Photo by the author of the author’s Raspberry Pi computer encased in a shell made to look like a classic Game Boy.

Conclusion

As the technology advances, there will be more to consider in the process to stop defunct consoles from ending up in landfills. When it comes to software, emulators have proven to be the way to go to preserve the games. In the case of Nintendo closing down eShops for decade-old handheld consoles, it could be justified as the company choosing to focus their efforts on their current consoles over continuing to invest in supporting older platforms, which requires human labour and financial cost.

It can be quite scary to not know where to begin or which tools you need to repair or alter electronics, but all you need to do is to start tinkering. I will leave you with my now-functioning Game Boy Color buttons, taken apart, then replaced by my brother—who, just like me, has no background in any of this, but also has a lot of curiosity and doesn’t want to give up on our childhood memories.

A photograph of a disassembled Game Boy on a bright blue pad, on a wooden desk. There are various tools and parts in the frame.
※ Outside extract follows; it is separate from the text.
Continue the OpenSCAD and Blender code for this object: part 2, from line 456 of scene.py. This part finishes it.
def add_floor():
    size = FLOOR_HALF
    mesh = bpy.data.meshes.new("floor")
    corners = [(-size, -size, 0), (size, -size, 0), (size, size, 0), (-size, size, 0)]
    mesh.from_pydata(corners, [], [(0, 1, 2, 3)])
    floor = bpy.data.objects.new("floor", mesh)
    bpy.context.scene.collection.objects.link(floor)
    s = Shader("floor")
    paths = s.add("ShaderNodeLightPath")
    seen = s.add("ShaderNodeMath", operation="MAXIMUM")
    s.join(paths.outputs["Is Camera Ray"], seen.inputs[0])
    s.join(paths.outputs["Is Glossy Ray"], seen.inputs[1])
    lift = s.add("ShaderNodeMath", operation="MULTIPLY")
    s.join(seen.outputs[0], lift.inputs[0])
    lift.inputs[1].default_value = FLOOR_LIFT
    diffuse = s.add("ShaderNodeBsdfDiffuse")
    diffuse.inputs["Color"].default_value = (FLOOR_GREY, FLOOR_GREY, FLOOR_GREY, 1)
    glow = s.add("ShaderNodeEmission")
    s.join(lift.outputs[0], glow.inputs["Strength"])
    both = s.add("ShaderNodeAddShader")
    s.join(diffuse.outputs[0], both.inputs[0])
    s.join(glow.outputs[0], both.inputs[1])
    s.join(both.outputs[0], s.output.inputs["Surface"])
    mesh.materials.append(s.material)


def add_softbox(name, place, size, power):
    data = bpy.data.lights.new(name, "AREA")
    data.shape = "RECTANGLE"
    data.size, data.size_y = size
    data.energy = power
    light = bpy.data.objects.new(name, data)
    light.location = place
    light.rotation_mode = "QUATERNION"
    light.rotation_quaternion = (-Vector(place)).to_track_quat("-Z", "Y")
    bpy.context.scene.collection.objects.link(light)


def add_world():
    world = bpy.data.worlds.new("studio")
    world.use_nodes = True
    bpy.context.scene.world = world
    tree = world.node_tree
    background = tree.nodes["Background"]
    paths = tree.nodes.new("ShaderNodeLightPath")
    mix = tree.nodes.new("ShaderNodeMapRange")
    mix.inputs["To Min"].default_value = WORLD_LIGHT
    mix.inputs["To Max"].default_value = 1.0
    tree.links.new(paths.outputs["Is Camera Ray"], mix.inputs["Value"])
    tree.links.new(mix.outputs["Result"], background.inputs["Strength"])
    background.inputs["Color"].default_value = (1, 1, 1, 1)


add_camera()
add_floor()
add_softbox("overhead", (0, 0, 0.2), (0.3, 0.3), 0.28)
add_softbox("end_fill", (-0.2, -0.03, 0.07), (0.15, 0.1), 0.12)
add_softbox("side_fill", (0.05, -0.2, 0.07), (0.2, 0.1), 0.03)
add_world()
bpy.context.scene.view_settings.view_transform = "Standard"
Photo by the author’s brother of a workshop area with tweezers, screwdrivers, rubbing alcohol.

Note

[1]Read-Only Memory, the software data present on the game cartridges.


References

Adamson, G., Gordon, D. (2003) Industrial Strength Design: How Brooks Stevens Shaped Your World. MIT Press, Cambridge.

Berg, P., Narayan, R., Rajala, A. (2021) “Ideologies in Energy Transition: Community Discourses on Renewables.” Technology Innovation Management Review 11(7/8): 79-91.

Kuppelwieser, V., Klaus, P., Manthiou, A., Boujena, O. (2019) “Consumer responses to planned obsolescence.” Journal of Retailing and Consumer Services 47: 157-165.

Miao, C. H. (2011) “Planned Obsolescence and Monopoly Undersupply.” Journal of Information Economics and Policy 23(1):51-58.

 

A photograph of a classic Game Boy-style emulator case, with grey case and buttons. The screen is glowing and says "All Games."